Marketing is… crafting messages?

Sales… is building relationships?

HR is… handling benefits?

With each department so fervently focused on its own objectives, we often have a rather limited view of what our coworkers are actually tasked with. As a result, the whole doesn’t always end up being greater than the sum of its parts.

But it’s not necessarily a lack of desire on our colleagues’ part. In fact, most people want to be engaged with their work in a more meaningful way. Unfortunately, only 31.5% of US employees say they feel connected with their company’s mission.

An employee advocacy program can help. By curating content through a central platform and inviting your colleagues to share interesting and relevant information across their social networks, you can help connect the dots within your organization. Such efforts will not only amplify your brand’s reach and engagement, but they will also impact individuals in a measurable way. In fact, according to the Gallup Organization, engaged employees are 22% more productive while also being more punctual, more present, and more likely to stick around with their company.

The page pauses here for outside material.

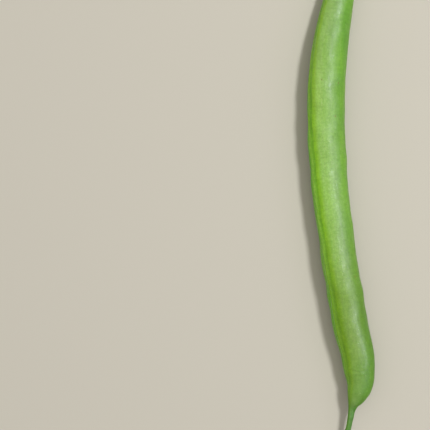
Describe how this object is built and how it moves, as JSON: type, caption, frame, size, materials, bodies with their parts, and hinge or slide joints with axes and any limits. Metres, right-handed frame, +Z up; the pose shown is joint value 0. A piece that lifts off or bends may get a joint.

In spite of this promising data, many brands aren’t set up for success. They either aren’t thinking through social media as a critical factor for their business, or, if they do have a formal employee advocacy program in place, they are executing it in a way that just isn’t sustainable or as effective as it could be.

With that in mind, here are six common missteps to avoid when running an employee advocacy program—and how to solve these challenges to improve engagement at every level.

Misstep 1: Relying Too Heavily on Incentives

Some organizations attempt to gamify their advocacy programs to drum up employee participation. While this can provide a measure of success, putting incentives at the forefront of your efforts is not recommended. Proceed with caution.

Too much focus on gamification conditions your employees to regularly expect some sort of incentive. Over-gamification puts a carrot in front of every intended action, from sharing content to reading important company news. Can you really sustain rewarding employees for every action? If incentivisation gets curtailed because of financial constraints or other unforeseen circumstances, you will be left with the rug pulled out from beneath your feet.

Solution: To motivate your employees in a more sustainable and scalable way, you should provide frequent, targeted, and easy-to-consume information that makes each team member feel essential to the overall organization. That means directly drawing the line between what’s being shared and why it’s important to different departments, with specific individuals given a shout-out for contributing to some larger effort. Incentives can support these efforts but shouldn’t be the focus. Check out these 21 recognition ideas for what might be a better bet.

Misstep 2: Forgetting to Curate Content

Employees are constantly inundated with emails, texts, calls, articles, social posts and much more throughout the day. With that in mind, know that you are competing for a lot of attention within a crowded space. In fact, most workers spend one-fourth of the workday just reading and responding to email alone. Amid all that noise, understand that it can be difficult for your employees to discern what company news they should be paying attention to, and why.

It’s up to your curation team to make the case by providing context and targeting messages to the right people. A lot of organizations overlook this altogether, assuming all their content is relevant to all parties at all times. This fatal flaw curbs consumption by giving people too much information to sift through.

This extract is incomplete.